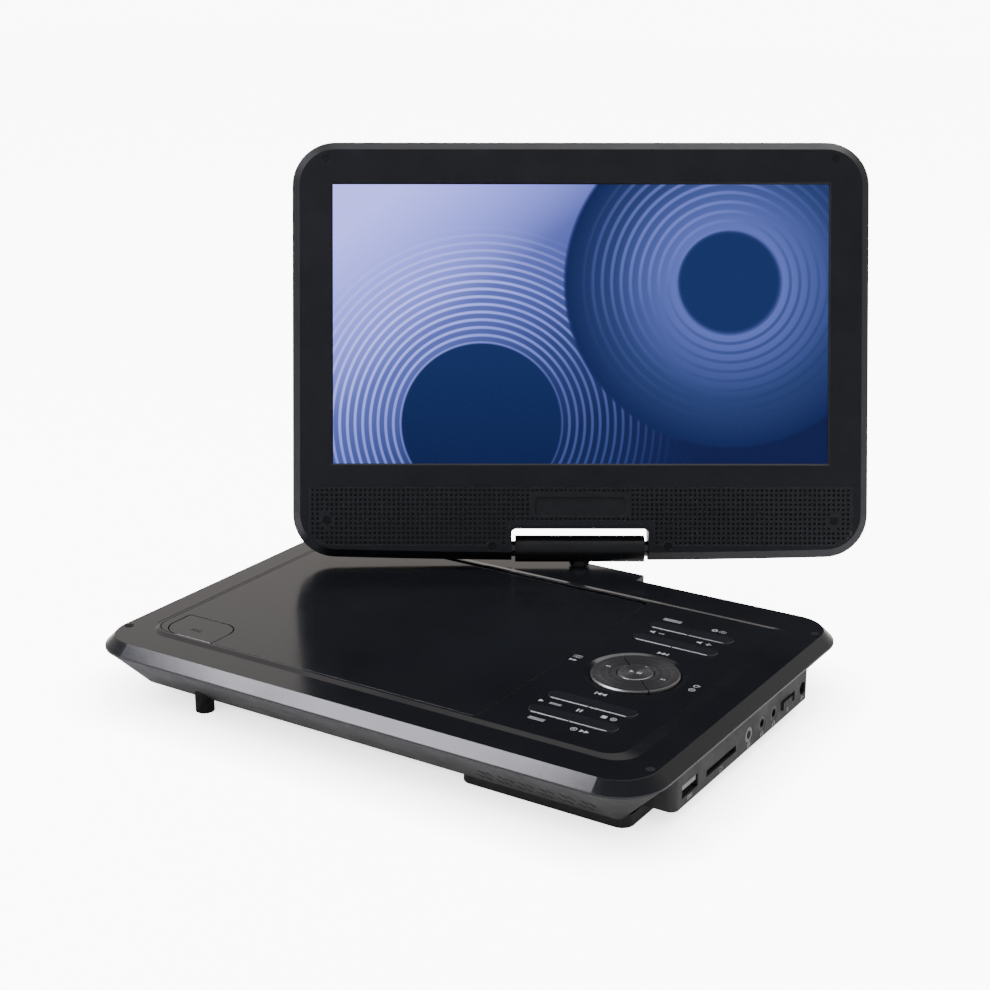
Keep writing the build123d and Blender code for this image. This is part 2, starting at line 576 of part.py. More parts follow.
# ---------------------------------------------------------------- screen
def screen_outline(inset):
    """The screen's outline, inset all round, with a bowed lower edge tangent to its corners."""
    half, r = SCREEN_W / 2 - inset, SCREEN_R - inset
    cx = SCREEN_W / 2 - SCREEN_R
    top, low = SCREEN_TOP - SCREEN_R, SCREEN_LOW + SCREEN_R
    between = (cx ** 2 + BOW ** 2) / (2 * BOW)      # from the bow's centre to a corner's centre
    lift = (between ** 2 - cx ** 2) ** 0.5
    bow_y = low + lift
    reach = between + r
    toe = (cx * reach / between, bow_y - lift * reach / between)
    low_end = atan2(toe[1] - low, toe[0] - cx)
    mid = low_end / 2
    edges = [
        Line((half, low), (half, top)),
        CenterArc((cx, top), r, 0, 90),
        Line((cx, top + r), (-cx, top + r)),
        CenterArc((-cx, top), r, 90, 90),
        Line((-half, top), (-half, low)),
        ThreePointArc((-half, low), (-cx - r * cos(mid), low + r * sin(mid)), (-toe[0], toe[1])),
        ThreePointArc((-toe[0], toe[1]), (0, bow_y - reach), toe),
        ThreePointArc(toe, (cx + r * cos(mid), low + r * sin(mid)), (half, low)),
    ]
    return make_face(edges)


def screen_slab(inset, y0, y1):
    """The outline as a plate between two depths; Y runs into the screen."""
    return extrude(Plane.XZ.offset(-y1) * screen_outline(inset), y1 - y0)


def screen_bevel(inset0, y0, inset1, y1):
    ends = [Plane.XZ.offset(-y) * screen_outline(i) for i, y in ((inset0, y0), (inset1, y1))]
    return loft(ends, ruled=True)


NOTCH_HALF, NOTCH_TOP = 30.9, 9.2
EDGE = 3.6                                    # bevel of the screen's two faces
GRILLE_HALF, GRILLE_LOW, GRILLE_HIGH, GRILLE_D = 122.6, 1.8, 27.9, 0.9


def notch(grow):
    """The gap in the lower edge that the hinge barrel stands in."""
    cut = RectangleRounded(2 * (NOTCH_HALF + grow), 2 * (NOTCH_TOP + 12 + grow), 2 + grow)
    return extrude(Plane.XZ.offset(-20) * Pos(0, -12) * cut, 40)


def window(w, h, y0, y1):
    return block(-w / 2, w / 2, y0, y1, LCD_V - h / 2, LCD_V + h / 2)


def grille_field(inset, y0, y1):
    """The sunk field of the speaker grille, below the picture and round the hinge notch."""
    half, low, high = GRILLE_HALF - inset, GRILLE_LOW + inset, GRILLE_HIGH - inset
    field = block(-half, half, y0, y1, low, high)
    field &= screen_slab(EDGE + 1.0 + inset, -FACE - 1, 0)
    field -= notch(2.2 + inset)
    for x, v in FACE_PLUGS:
        field -= bar_y(x, -FACE - 2, 0, v, PLUG_R + 0.8 + inset)
    return field


def screen_bezel():
    front = screen_slab(0, -FACE + EDGE, SPLIT)
    front += screen_bevel(0, -FACE + EDGE, EDGE, -FACE)
    room = screen_slab(2.2, -2.6, SPLIT) + screen_slab(5.2, -5.9, SPLIT)
    front -= room - notch(2.0)
    front -= notch(0)
    front -= window(LCD_W, LCD_H, -10, 0)
    rim = [Plane.XZ.offset(y) * Pos(0, LCD_V) * Rectangle(LCD_W + 2 * g, LCD_H + 2 * g)
           for y, g in ((FACE + 0.2, 0.9), (FACE - 0.7, 0.0))]
    front -= loft(rim, ruled=True)
    front -= grille_field(0, -FACE - 0.5, -FACE + GRILLE_D)
    front -= bar_x(-36.3, 36.3, 0, 0, SHAFT_R + 0.1) - bar_x(-30, 30, 0, 0, 5)
    for x, v in FACE_PLUGS:
        front += bar_y(x, -6.4, SPLIT, v, 3.0) & screen_slab(0.5, -6.4, SPLIT)
        front -= bar_y(x, -FACE - 1, -5.1, v, PLUG_R)
        front -= bar_y(x, -6, 2, v, SCREW_R)
    return on_screen(front)


def screen_back():
    back = screen_slab(0, SPLIT, BACK - EDGE)
    back += screen_bevel(0, BACK - EDGE, EDGE, BACK)
    room = screen_slab(2.2, SPLIT, 3.2) + screen_slab(5.2, SPLIT, BACK - 1.6)
    back -= room - notch(2.0)
    back -= notch(0)
    back -= bar_x(-36.3, 36.3, 0, 0, SHAFT_R + 0.1) - bar_x(-30, 30, 0, 0, 5)
    for x, v in FACE_PLUGS:
        back += bar_y(x, SPLIT, 6.2, v, 3.0) & screen_slab(0.5, SPLIT, BACK - 1.4)
        back -= bar_y(x, 0, 5.0, v, SCREW_R)
    return on_screen(back)


def lcd_panel():
    return on_screen(window(LCD_W + 5, LCD_H + 6, -5.85, -4.5))


def backlight():
    tray = window(LCD_W + 10, LCD_H + 15, -4.45, -0.8)
    return on_screen(tray)


def screen_board():
    board = block(-32, 32, -1.4, -0.2, 13, 28)
    for x, w in ((-18, 12), (6, 9), (22, 6)):
        board += block(x - w / 2, x + w / 2, -0.3, 0.9, 16, 25)
    return on_screen(board)


def speakers():
    def speaker(x):
        frame = extrude(Plane.XZ.offset(0.8) * Pos(x, 16) * RectangleRounded(36, 16, 7.5), 4.6)
        magnet = bar_y(x, -0.9, 3.0, 16, 6.5)
        return frame + magnet

    return on_screen(joined([speaker(x) for x in (-86, 86)]))


def speaker_grille():
    """Perforated plate in the bezel's sunk field, with a blank recess for a label."""
    plate = grille_field(0.05, -FACE, -FACE + GRILLE_D - 0.05)
    label = Plane.XZ.offset(FACE - 0.5) * Pos(0, 19.3) * RectangleRounded(41, 8.6, 2.5)
    return on_screen(plate - extrude(label, 2))


def screen_plugs():
    return on_screen(joined([bar_y(x, -FACE + 0.1, -FACE + 1.0, v, PLUG_R) for x, v in FACE_PLUGS]))


def screen_screws():
    def screw(x, v):
        head = bar_y(x, -6.2, -5.1, v, PLUG_R - 0.1) - bar_y(x, -6.5, -5.6, v, 0.7)
        return head + bar_y(x, -5.1, 4.6, v, SCREW_R)

    return on_screen(joined([screw(x, v) for x, v in FACE_PLUGS]))


# ---------------------------------------------------------------- all the nodes
nodes = {
    "upper_case": upper_case(),
    "lower_case": lower_case(),
    "base_plugs": base_plugs(),
    "case_screws": case_screws(),
    "rubber_feet": rubber_feet(),
    "battery_cover": battery_cover(),
    "battery_pack": battery_pack(),
    "main_board": main_board(),
    "usb_socket": usb_socket(),
    "card_slot": card_slot(),
    "av_jack": jack(AV_Y, PLUG_BORE),
    "headphone_jack_a": jack(PHONE_Y[0], PLUG_BORE),
    "headphone_jack_b": jack(PHONE_Y[1], PLUG_BORE),
    "dc_jack": dc_jack(),
    "power_switch_body": power_switch_body(),
    "power_switch_knob": power_switch_knob(),
    "key_board": key_board(),
    "dome_switches": dome_switches(),
    "pad_right": ring_key(0),
    "pad_up": ring_key(90),
    "pad_left": ring_key(180),
    "pad_down": ring_key(270),
    "pad_centre": pad_centre(),
    "disc_door": disc_door(),
    "door_hinge_pin": door_hinge_pin(),
    "door_button": door_button(),
    "button_spring": button_spring(),
    "loader_chassis": loader_chassis(),
    "loader_dampers": loader_dampers(),
    "spindle_motor": spindle_motor(),
    "turntable": turntable(),
    "guide_rods": guide_rods(),
    "pickup_sled": pickup_sled(),
    "pickup_lens": pickup_lens(),
    "sled_motor": sled_motor(),
    "feed_screw": feed_screw(),
    "swivel_bracket": swivel_bracket(),
    "swivel_post": swivel_post(),
    "swivel_nut": swivel_nut(),
    "barrel_front": barrel_half(True),
    "barrel_rear": barrel_half(False),
    "hinge_bracket": hinge_bracket(),
    "tilt_shafts": tilt_shafts(),
    "screen_bezel": screen_bezel(),
    "screen_back": screen_back(),
    "lcd_panel": lcd_panel(),
    "backlight": backlight(),
    "screen_board": screen_board(),
    "speakers": speakers(),
    "speaker_grille": speaker_grille(),
    "screen_plugs": screen_plugs(),
    "screen_screws": screen_screws(),
}
for row in range(4):
    for side in (-1, 1):
        nodes[f"key_{2 * row + (1 if side < 0 else 2)}"] = long_key(row, side)

# the origin goes to the middle of the footprint
boxes = [shape.bounding_box() for shape in nodes.values()]
mid_x = (min(b.min.X for b in boxes) + max(b.max.X for b in boxes)) / 2
mid_y = (min(b.min.Y for b in boxes) + max(b.max.Y for b in boxes)) / 2
shift = Pos(-mid_x, -mid_y, 0)
print("shift", -mid_x, -mid_y)
for name, shape in nodes.items():
    solids = [shift * solid for solid in shape.solids()]
    export_step(solids[0] if len(solids) == 1 else Compound(solids), f"parts/{name}.step")
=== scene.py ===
import math

import bmesh
import bpy
from mathutils import Euler, Matrix, Vector


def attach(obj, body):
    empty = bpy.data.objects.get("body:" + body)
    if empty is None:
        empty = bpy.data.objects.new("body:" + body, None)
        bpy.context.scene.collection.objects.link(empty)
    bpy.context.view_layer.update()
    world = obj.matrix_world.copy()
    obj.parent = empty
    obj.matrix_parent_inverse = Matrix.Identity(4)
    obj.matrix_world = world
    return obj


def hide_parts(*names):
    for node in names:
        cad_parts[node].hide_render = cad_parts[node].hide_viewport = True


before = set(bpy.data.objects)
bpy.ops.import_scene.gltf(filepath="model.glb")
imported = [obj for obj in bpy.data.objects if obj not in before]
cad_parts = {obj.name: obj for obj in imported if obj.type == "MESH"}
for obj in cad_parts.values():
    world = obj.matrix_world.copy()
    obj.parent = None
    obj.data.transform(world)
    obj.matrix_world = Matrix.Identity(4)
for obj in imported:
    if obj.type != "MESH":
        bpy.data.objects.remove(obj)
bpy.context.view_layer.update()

MM = 0.001
SHIFT = Vector((3.695756, -56.592746, 0.0)) * MM   # base frame to row frame
HINGE = Vector((0.0, 90.6, 35.1)) * MM + SHIFT
LEAN, SWIVEL = 16.9, 32.3                          # the screen's rest angles, in degrees
SCREEN_TURN = Euler((math.radians(-LEAN), 0.0, math.radians(SWIVEL)))
SCREEN_MATRIX = Matrix.Translation(HINGE) @ SCREEN_TURN.to_matrix().to_4x4()
PANEL_Z = 27.6                                     # raised panel of the base
PAD = (79.9, -3.9)                                 # middle of the ring of keys
LCD_W, LCD_V = 222.7, 101.25                       # lit area: width, height of its middle
FACE_Y = -7.3                                      # front of the bezel, screen frame
PORT_X = 127.5                                     # socket wall
GLOW = 2.4                                         # strength of the lit picture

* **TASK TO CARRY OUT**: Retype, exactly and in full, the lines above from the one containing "# the origin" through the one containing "bpy.data.objects.remove(obj)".

* **WRITTEN REPLY**:
# the origin goes to the middle of the footprint
boxes = [shape.bounding_box() for shape in nodes.values()]
mid_x = (min(b.min.X for b in boxes) + max(b.max.X for b in boxes)) / 2
mid_y = (min(b.min.Y for b in boxes) + max(b.max.Y for b in boxes)) / 2
shift = Pos(-mid_x, -mid_y, 0)
print("shift", -mid_x, -mid_y)
for name, shape in nodes.items():
    solids = [shift * solid for solid in shape.solids()]
    export_step(solids[0] if len(solids) == 1 else Compound(solids), f"parts/{name}.step")
=== scene.py ===
import math

import bmesh
import bpy
from mathutils import Euler, Matrix, Vector


def attach(obj, body):
    empty = bpy.data.objects.get("body:" + body)
    if empty is None:
        empty = bpy.data.objects.new("body:" + body, None)
        bpy.context.scene.collection.objects.link(empty)
    bpy.context.view_layer.update()
    world = obj.matrix_world.copy()
    obj.parent = empty
    obj.matrix_parent_inverse = Matrix.Identity(4)
    obj.matrix_world = world
    return obj


def hide_parts(*names):
    for node in names:
        cad_parts[node].hide_render = cad_parts[node].hide_viewport = True


before = set(bpy.data.objects)
bpy.ops.import_scene.gltf(filepath="model.glb")
imported = [obj for obj in bpy.data.objects if obj not in before]
cad_parts = {obj.name: obj for obj in imported if obj.type == "MESH"}
for obj in cad_parts.values():
    world = obj.matrix_world.copy()
    obj.parent = None
    obj.data.transform(world)
    obj.matrix_world = Matrix.Identity(4)
for obj in imported:
    if obj.type != "MESH":
        bpy.data.objects.remove(obj)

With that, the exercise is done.